Recently on the den of inequity and monetised dumpster fires, I posted a tweet.
This idea of how the “big brains” in Silicon Valley seem to miss the point of most speculative fiction has been in my thoughts lately. I’ve lost count of the number of articles I’ve read that have sung the praises of a new tech idea that was clearly ripped straight out of a dystopic novel.
Surely it isn’t just me and every other book nerd who understands that your favourite sci-fi novel was meant to be a warning, not a goal, right?
Well, this video from Wisecrack certainly appears to be on my side.
I think it is clear why tech-bros get sci-fi (and other spec-fic) wrong. The shallow, selfish and egotistical nature of being a Silicon Valley wonk precludes you from fully understanding subtle messages in fiction. You know, subtle messages like AIs will destroy the planet, anarcho-capitalism will destroy the planet, rich/greedy people will destroy the planet, pollution will destroy the planet, etc.
Take Musk’s Neuralink. When it’s not being inhumanely tested on monkeys, there is a lot of buzz around what it could do. Like brain uploading to make you immortal. Like in that sci-fi novel where people became immortal thanks to brain uploading. Which was a novel about how brain uploading was really really bad.

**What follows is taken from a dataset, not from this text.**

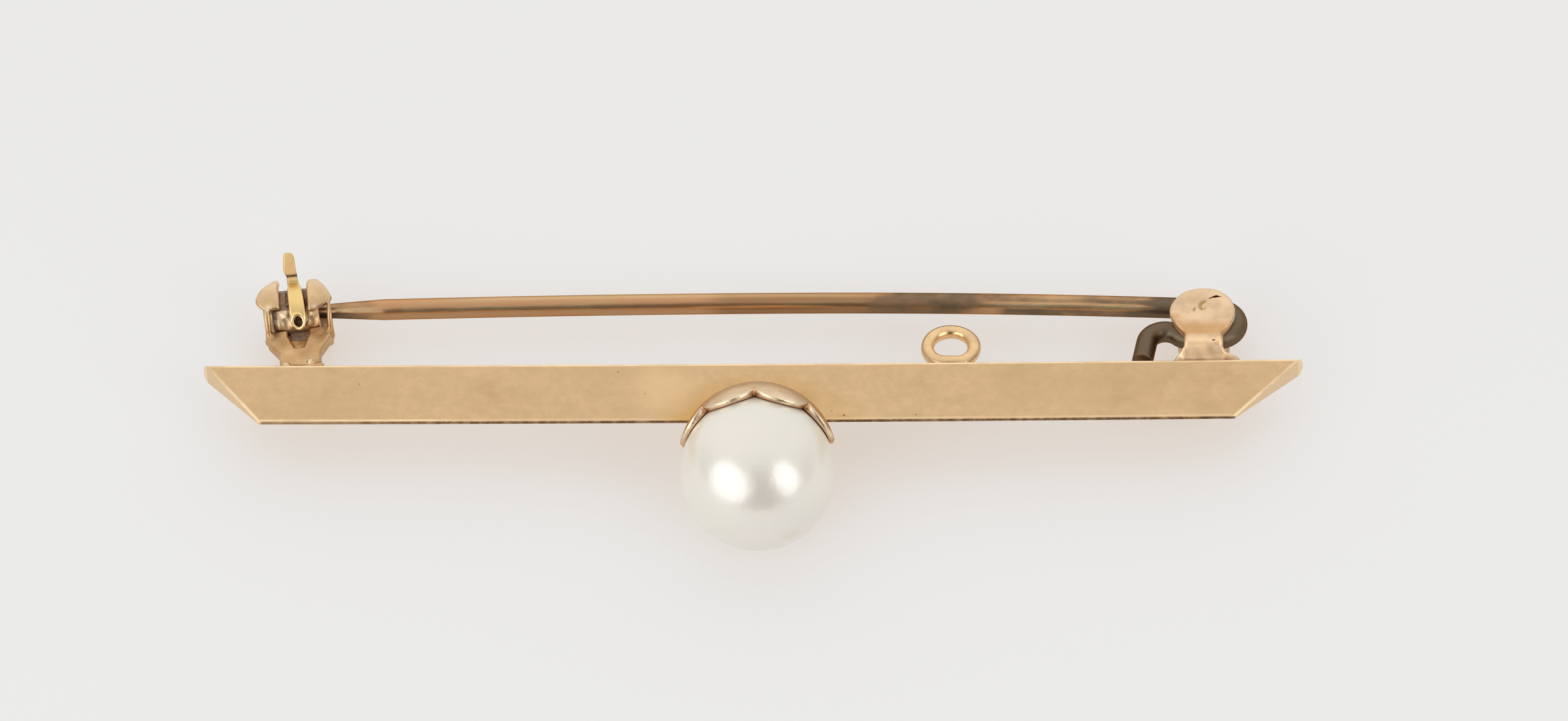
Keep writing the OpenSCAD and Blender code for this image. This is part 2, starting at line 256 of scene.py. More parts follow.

But is that the message that someone like Musk would take away from Altered Carbon? Would he look at that sci-fi dystopia and think “wow, bad, let’s not make brain uploading a thing” or does he look at it and think “wow, that rich guy had a sky palace and got to be super-duper immortal rich, let’s make that brain uploading a thing”? Hint, it’s the last one. Because that novel isn’t a dystopia for someone like Musk, it’s a utopia.
This is ultimately the point of speculative fiction. It makes comments upon our current society through fictional worlds, to show us the follies of our ways. The trick is to make sure WE heed the message and stop the rich and powerful from steering us (further) into dystopia.